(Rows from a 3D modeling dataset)
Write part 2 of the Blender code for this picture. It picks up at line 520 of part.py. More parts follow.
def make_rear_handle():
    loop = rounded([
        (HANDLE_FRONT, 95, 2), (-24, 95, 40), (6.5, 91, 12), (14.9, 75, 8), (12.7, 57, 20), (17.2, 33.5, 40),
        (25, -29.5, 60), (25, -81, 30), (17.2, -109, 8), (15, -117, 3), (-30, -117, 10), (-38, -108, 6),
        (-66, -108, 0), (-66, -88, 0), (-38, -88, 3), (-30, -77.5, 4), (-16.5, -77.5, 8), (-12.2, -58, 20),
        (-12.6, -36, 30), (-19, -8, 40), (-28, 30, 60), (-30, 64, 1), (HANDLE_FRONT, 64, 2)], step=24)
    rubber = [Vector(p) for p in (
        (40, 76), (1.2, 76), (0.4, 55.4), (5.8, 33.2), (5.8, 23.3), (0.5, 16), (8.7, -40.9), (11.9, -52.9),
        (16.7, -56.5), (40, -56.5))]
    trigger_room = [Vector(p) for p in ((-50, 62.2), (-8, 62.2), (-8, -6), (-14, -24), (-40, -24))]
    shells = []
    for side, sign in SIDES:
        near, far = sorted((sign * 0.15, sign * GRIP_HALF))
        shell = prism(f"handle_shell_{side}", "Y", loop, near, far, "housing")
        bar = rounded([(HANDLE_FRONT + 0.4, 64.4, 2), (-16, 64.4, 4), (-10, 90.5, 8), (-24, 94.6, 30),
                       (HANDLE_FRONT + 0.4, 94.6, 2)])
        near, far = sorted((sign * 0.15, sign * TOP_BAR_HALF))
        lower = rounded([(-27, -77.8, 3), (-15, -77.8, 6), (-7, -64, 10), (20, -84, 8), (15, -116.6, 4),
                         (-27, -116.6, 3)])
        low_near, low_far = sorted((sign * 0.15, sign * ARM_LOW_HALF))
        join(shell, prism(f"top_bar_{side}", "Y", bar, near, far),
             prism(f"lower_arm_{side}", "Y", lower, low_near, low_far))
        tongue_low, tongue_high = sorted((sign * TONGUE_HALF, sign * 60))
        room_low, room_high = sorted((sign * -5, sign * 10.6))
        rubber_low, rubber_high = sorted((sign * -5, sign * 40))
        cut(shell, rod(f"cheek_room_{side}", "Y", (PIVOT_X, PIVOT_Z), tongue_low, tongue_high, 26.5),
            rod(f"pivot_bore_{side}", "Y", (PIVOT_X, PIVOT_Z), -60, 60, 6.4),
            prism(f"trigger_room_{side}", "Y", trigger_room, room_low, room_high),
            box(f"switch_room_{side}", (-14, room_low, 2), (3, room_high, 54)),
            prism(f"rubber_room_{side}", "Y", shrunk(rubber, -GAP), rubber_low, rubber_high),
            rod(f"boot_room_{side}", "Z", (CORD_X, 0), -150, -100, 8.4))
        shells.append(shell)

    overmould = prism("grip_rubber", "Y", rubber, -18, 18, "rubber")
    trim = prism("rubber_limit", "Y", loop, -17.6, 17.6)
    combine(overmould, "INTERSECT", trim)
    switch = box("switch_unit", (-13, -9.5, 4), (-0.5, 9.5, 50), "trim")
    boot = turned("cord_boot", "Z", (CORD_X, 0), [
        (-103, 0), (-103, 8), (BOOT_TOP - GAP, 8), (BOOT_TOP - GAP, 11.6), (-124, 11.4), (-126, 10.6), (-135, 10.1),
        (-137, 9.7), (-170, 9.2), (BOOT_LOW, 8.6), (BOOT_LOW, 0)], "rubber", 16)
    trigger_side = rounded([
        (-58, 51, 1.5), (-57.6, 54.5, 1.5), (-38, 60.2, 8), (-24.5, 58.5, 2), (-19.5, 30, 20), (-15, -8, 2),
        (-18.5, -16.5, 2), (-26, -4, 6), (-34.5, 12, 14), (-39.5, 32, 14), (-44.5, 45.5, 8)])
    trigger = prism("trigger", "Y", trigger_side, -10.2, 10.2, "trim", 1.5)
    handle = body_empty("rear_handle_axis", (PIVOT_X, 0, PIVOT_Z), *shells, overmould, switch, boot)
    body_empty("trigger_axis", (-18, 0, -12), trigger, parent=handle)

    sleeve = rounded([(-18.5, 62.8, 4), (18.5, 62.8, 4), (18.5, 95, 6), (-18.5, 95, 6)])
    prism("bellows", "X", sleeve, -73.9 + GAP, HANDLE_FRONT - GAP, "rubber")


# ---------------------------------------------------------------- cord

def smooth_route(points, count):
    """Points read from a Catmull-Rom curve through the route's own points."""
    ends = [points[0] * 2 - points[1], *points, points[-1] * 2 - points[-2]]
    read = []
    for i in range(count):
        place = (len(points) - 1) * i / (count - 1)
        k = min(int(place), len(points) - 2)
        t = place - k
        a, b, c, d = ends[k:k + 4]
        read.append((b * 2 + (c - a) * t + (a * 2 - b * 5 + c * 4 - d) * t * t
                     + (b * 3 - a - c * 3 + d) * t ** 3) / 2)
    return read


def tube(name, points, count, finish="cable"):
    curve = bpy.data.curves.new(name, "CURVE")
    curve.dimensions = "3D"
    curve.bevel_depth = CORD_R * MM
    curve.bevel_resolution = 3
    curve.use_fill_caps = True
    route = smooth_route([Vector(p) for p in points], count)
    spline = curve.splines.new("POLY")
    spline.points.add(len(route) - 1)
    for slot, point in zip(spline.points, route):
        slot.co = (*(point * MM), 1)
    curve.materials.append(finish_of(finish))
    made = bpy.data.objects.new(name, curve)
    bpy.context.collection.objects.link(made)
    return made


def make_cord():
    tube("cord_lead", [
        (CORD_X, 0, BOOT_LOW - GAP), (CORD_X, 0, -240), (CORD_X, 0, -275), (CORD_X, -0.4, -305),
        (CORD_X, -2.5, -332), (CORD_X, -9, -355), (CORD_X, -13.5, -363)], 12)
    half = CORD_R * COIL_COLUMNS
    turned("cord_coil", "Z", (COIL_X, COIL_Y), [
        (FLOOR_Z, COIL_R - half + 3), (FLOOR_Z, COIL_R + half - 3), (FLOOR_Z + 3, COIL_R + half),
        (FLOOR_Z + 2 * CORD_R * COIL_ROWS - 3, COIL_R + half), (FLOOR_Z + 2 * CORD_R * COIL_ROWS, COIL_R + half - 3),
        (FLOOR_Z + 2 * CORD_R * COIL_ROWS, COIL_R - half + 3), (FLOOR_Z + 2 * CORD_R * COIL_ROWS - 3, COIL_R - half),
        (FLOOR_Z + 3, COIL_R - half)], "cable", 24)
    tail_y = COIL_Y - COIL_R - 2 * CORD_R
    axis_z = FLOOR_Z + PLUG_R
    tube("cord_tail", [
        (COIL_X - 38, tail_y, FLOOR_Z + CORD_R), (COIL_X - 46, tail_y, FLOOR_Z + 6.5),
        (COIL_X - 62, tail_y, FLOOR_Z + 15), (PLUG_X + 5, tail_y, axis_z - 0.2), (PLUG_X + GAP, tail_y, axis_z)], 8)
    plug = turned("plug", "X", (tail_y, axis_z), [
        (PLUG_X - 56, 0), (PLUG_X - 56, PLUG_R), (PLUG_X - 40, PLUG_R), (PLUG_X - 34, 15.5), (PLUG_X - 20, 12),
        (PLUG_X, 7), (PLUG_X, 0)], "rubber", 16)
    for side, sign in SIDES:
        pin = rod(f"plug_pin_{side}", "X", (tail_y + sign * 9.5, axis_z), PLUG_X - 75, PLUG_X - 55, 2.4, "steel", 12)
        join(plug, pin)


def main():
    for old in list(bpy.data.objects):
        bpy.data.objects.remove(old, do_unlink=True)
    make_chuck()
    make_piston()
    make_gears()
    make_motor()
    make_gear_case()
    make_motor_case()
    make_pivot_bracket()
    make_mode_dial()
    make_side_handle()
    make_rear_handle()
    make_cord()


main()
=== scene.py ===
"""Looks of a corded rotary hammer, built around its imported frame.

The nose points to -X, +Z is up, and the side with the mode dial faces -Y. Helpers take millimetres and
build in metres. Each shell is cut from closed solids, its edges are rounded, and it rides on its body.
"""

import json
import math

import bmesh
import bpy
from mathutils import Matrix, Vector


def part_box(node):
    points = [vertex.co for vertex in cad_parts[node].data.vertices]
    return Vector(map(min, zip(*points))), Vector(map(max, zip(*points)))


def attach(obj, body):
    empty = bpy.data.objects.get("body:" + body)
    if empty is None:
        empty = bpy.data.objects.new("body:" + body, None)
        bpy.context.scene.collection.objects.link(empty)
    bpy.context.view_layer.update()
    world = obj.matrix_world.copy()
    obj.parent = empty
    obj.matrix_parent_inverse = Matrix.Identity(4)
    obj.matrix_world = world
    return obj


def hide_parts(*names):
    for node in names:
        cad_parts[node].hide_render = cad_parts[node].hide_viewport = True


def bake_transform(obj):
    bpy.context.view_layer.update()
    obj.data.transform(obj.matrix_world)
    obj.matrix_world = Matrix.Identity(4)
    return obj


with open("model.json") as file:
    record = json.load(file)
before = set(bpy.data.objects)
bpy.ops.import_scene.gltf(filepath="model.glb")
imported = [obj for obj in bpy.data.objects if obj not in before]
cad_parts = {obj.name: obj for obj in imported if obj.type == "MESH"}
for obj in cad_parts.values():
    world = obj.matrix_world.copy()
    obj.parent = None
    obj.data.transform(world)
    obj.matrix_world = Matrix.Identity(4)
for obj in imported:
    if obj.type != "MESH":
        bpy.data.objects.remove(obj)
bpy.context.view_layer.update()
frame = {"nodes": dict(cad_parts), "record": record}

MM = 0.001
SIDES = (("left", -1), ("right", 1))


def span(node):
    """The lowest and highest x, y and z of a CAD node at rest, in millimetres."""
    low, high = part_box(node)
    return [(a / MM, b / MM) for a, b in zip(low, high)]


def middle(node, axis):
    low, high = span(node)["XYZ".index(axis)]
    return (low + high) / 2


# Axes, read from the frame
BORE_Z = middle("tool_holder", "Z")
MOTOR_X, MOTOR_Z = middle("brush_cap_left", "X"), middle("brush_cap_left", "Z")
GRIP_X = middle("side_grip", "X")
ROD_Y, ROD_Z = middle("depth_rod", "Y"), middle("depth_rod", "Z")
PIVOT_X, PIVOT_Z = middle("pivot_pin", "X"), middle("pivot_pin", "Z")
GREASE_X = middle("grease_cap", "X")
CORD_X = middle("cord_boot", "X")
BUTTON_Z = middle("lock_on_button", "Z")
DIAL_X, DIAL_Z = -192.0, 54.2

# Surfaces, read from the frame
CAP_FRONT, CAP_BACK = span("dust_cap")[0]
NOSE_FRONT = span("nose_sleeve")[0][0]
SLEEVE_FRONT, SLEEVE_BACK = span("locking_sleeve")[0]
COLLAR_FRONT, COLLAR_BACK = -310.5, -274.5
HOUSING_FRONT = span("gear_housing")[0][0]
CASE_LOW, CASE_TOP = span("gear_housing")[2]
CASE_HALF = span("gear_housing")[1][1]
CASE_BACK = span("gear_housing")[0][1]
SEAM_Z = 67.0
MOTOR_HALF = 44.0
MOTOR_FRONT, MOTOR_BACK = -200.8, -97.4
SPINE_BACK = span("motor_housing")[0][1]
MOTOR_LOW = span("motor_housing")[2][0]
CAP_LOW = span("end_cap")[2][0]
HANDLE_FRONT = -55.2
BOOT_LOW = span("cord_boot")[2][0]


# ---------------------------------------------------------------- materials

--

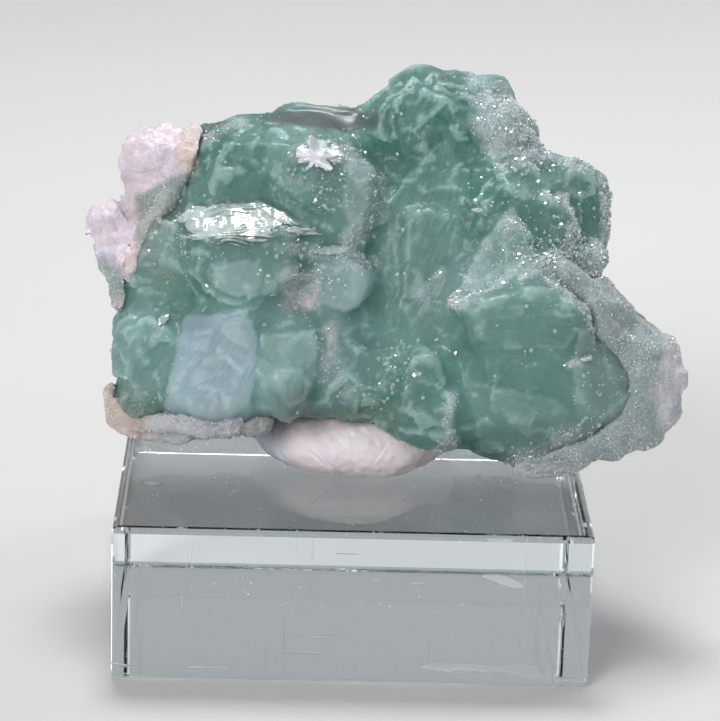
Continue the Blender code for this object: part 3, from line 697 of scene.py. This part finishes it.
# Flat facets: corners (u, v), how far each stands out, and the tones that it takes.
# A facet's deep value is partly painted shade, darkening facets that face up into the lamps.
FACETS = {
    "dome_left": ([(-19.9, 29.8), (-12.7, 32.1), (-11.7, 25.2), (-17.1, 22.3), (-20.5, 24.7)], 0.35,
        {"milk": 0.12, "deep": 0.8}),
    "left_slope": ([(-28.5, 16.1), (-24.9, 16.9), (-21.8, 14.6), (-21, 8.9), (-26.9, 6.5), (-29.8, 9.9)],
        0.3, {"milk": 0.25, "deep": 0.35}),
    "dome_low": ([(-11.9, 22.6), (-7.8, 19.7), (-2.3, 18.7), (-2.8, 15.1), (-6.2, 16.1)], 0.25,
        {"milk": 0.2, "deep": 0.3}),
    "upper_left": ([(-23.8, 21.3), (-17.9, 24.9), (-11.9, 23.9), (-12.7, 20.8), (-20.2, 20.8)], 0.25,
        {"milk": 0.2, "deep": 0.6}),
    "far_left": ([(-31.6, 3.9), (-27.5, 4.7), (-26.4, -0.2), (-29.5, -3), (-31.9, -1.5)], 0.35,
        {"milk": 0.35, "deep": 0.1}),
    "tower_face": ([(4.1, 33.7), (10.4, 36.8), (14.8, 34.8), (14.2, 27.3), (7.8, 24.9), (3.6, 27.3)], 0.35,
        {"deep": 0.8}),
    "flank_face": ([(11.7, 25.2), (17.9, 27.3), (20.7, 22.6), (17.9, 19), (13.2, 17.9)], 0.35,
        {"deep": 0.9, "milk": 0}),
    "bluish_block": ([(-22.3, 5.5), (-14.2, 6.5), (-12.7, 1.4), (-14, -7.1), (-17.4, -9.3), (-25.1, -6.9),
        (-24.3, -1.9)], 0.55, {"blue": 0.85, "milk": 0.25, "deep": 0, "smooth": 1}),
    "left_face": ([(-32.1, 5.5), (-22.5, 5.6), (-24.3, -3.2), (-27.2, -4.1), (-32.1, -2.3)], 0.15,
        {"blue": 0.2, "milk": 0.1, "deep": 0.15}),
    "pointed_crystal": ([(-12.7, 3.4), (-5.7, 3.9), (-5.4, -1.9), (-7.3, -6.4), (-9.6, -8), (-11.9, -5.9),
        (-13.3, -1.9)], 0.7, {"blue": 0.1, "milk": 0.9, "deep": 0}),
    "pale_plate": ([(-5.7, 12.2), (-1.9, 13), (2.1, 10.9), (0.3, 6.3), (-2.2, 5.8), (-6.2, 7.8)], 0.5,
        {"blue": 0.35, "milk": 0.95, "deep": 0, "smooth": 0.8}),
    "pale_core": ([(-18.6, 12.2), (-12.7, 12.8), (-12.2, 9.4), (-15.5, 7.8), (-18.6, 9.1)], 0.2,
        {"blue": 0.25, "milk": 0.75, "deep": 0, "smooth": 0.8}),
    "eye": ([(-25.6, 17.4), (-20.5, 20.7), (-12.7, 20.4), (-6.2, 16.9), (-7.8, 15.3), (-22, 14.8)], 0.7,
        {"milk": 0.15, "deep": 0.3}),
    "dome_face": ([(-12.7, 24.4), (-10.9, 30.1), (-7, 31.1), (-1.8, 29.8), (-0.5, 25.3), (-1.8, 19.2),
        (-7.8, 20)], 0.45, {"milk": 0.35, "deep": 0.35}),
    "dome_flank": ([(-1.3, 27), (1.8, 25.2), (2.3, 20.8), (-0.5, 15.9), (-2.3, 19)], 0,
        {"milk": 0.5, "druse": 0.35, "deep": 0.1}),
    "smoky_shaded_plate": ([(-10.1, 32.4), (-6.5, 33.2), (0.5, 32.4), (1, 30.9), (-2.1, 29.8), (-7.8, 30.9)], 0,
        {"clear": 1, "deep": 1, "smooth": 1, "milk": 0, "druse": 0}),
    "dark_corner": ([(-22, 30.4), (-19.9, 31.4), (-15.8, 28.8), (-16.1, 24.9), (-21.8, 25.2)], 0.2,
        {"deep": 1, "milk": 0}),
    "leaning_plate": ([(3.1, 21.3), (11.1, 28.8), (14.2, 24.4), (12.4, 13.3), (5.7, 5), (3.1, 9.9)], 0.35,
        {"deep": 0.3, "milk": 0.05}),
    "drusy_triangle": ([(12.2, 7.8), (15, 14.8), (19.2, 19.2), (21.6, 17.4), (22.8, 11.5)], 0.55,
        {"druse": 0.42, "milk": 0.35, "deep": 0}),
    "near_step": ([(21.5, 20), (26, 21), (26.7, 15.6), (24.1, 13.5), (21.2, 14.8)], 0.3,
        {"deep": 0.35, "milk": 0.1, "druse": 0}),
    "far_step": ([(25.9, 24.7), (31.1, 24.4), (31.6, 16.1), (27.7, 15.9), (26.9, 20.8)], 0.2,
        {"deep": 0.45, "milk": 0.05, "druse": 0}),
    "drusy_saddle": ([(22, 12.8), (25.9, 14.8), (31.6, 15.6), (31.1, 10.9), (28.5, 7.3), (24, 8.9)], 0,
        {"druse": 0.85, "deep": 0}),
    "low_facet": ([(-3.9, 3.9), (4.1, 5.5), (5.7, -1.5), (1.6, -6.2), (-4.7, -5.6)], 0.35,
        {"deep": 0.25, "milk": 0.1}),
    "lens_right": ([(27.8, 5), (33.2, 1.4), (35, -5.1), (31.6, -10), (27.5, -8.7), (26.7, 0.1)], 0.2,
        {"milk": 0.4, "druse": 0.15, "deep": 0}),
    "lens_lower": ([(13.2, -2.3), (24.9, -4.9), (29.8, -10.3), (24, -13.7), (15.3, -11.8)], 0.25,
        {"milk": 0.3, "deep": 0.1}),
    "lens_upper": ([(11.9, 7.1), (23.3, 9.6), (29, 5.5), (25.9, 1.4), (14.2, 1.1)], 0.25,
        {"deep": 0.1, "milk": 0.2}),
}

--

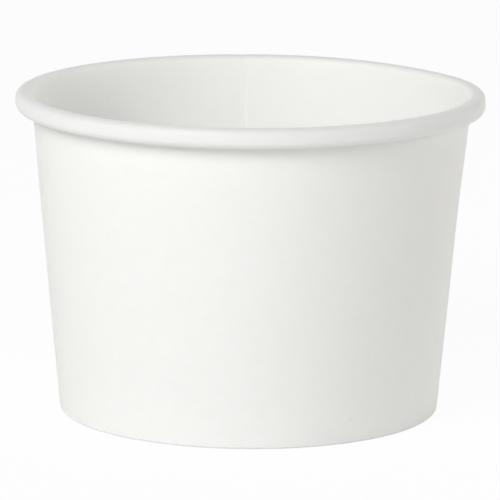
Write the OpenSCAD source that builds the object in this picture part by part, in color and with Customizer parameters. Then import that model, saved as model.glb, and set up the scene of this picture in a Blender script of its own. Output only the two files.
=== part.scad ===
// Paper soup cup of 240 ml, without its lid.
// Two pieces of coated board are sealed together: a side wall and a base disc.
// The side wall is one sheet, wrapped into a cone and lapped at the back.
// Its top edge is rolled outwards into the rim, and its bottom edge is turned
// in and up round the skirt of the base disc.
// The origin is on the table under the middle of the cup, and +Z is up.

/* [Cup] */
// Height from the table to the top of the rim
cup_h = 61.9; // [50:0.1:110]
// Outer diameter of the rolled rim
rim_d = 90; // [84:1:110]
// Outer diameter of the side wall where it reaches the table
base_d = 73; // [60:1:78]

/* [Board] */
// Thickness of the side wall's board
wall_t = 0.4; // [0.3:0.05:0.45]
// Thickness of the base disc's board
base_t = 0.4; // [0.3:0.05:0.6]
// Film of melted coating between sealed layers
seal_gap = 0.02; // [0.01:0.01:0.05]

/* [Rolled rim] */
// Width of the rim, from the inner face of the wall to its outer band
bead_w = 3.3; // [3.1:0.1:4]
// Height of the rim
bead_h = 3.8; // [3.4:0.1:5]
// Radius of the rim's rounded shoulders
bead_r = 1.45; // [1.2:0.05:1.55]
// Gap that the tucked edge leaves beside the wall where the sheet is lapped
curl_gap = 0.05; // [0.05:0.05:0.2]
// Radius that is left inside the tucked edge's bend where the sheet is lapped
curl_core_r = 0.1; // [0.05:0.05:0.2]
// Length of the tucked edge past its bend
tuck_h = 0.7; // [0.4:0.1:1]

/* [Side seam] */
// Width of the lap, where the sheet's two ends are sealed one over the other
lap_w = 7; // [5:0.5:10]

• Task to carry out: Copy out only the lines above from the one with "make_gear_case()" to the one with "record = json.load(file)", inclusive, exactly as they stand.

• Finished task:
    make_gear_case()
    make_motor_case()
    make_pivot_bracket()
    make_mode_dial()
    make_side_handle()
    make_rear_handle()
    make_cord()


main()
=== scene.py ===
"""Looks of a corded rotary hammer, built around its imported frame.

The nose points to -X, +Z is up, and the side with the mode dial faces -Y. Helpers take millimetres and
build in metres. Each shell is cut from closed solids, its edges are rounded, and it rides on its body.
"""

import json
import math

import bmesh
import bpy
from mathutils import Matrix, Vector


def part_box(node):
    points = [vertex.co for vertex in cad_parts[node].data.vertices]
    return Vector(map(min, zip(*points))), Vector(map(max, zip(*points)))


def attach(obj, body):
    empty = bpy.data.objects.get("body:" + body)
    if empty is None:
        empty = bpy.data.objects.new("body:" + body, None)
        bpy.context.scene.collection.objects.link(empty)
    bpy.context.view_layer.update()
    world = obj.matrix_world.copy()
    obj.parent = empty
    obj.matrix_parent_inverse = Matrix.Identity(4)
    obj.matrix_world = world
    return obj


def hide_parts(*names):
    for node in names:
        cad_parts[node].hide_render = cad_parts[node].hide_viewport = True


def bake_transform(obj):
    bpy.context.view_layer.update()
    obj.data.transform(obj.matrix_world)
    obj.matrix_world = Matrix.Identity(4)
    return obj


with open("model.json") as file:
    record = json.load(file)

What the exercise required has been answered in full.